Given data:
··········

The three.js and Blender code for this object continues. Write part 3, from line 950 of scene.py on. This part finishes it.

··········

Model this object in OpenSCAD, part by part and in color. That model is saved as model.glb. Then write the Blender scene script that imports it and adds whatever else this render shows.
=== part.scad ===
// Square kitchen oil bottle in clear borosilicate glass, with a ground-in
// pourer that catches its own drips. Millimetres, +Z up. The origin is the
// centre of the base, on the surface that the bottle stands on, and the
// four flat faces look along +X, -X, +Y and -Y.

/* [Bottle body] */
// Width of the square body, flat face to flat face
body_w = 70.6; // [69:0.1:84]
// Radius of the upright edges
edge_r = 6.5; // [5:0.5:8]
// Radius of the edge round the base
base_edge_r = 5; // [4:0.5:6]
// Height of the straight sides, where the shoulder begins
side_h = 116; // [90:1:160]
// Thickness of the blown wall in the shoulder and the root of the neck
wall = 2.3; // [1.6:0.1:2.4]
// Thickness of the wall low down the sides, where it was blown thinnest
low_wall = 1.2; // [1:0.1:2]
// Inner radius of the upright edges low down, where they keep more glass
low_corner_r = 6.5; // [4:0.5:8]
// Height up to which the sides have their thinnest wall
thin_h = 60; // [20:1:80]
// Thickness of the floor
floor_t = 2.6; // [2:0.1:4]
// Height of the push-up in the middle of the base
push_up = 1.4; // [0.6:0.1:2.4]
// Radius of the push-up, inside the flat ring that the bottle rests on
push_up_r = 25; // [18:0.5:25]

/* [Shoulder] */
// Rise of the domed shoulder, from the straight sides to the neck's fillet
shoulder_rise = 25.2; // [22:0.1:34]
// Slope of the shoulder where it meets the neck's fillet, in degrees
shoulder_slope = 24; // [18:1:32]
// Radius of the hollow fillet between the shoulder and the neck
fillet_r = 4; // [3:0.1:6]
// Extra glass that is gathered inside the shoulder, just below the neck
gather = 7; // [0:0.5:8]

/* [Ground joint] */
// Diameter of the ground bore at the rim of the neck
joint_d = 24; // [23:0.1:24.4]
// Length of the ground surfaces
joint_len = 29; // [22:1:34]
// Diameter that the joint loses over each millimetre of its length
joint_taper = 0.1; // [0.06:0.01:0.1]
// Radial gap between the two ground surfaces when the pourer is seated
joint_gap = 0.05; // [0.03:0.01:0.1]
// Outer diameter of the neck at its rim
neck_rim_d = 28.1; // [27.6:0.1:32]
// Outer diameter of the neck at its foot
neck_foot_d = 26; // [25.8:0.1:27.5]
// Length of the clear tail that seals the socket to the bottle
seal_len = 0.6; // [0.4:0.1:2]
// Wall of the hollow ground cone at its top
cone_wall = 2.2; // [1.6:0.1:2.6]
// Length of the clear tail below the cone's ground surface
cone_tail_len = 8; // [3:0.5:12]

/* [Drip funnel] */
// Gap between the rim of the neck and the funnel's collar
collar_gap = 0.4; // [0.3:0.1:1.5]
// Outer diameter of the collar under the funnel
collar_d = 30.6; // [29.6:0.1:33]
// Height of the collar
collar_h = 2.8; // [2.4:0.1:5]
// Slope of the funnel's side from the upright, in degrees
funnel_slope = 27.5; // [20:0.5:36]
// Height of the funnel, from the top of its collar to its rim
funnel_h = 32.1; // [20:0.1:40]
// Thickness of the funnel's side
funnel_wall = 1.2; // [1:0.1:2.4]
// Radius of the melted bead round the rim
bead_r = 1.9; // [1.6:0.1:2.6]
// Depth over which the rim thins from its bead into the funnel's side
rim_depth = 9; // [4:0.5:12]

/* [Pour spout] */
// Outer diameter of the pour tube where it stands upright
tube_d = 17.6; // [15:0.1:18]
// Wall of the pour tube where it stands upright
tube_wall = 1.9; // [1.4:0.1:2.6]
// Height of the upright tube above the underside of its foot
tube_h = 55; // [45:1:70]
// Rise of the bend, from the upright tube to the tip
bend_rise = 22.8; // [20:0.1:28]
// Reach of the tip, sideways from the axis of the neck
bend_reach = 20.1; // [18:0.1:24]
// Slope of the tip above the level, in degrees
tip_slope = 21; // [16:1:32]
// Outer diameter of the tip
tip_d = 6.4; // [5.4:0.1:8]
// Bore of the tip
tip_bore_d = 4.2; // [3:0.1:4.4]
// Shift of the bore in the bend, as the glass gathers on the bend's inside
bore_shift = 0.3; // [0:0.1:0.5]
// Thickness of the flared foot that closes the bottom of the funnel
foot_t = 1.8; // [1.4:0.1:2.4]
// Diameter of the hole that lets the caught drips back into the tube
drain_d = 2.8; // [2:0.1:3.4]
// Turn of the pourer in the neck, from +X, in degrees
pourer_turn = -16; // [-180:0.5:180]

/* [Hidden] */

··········

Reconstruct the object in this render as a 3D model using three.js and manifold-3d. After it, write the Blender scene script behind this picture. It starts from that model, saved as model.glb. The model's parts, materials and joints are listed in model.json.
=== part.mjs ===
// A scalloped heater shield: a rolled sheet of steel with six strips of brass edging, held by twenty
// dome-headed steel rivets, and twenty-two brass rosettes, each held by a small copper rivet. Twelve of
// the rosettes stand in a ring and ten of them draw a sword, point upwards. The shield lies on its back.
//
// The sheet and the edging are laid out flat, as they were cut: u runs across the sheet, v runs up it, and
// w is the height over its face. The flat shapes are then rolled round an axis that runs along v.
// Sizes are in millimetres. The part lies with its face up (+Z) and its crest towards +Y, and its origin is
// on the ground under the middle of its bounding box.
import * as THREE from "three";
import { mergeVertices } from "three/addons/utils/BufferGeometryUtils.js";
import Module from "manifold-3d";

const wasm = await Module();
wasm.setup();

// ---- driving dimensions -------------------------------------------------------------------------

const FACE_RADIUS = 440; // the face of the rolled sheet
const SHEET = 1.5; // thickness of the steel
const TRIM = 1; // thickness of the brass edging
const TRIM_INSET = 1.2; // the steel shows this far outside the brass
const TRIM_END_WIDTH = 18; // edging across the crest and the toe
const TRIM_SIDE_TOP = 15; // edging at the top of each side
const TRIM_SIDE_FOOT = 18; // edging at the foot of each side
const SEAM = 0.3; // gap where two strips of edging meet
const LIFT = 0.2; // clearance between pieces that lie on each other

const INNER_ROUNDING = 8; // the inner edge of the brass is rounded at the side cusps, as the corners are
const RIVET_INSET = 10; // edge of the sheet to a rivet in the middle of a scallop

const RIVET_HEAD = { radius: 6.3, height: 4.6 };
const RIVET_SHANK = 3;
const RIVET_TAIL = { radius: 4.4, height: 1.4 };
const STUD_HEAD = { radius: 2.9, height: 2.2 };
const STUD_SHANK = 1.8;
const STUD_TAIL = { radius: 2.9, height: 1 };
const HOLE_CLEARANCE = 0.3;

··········

Direction: Everything from the line containing "Reconstruct the object" down to the line containing "import Module from" should be retyped exactly, both lines included, and nothing more.

Answer below:
Reconstruct the object in this render as a 3D model using three.js and manifold-3d. After it, write the Blender scene script behind this picture. It starts from that model, saved as model.glb. The model's parts, materials and joints are listed in model.json.
=== part.mjs ===
// A scalloped heater shield: a rolled sheet of steel with six strips of brass edging, held by twenty
// dome-headed steel rivets, and twenty-two brass rosettes, each held by a small copper rivet. Twelve of
// the rosettes stand in a ring and ten of them draw a sword, point upwards. The shield lies on its back.
//
// The sheet and the edging are laid out flat, as they were cut: u runs across the sheet, v runs up it, and
// w is the height over its face. The flat shapes are then rolled round an axis that runs along v.
// Sizes are in millimetres. The part lies with its face up (+Z) and its crest towards +Y, and its origin is
// on the ground under the middle of its bounding box.
import * as THREE from "three";
import { mergeVertices } from "three/addons/utils/BufferGeometryUtils.js";
import Module from "manifold-3d";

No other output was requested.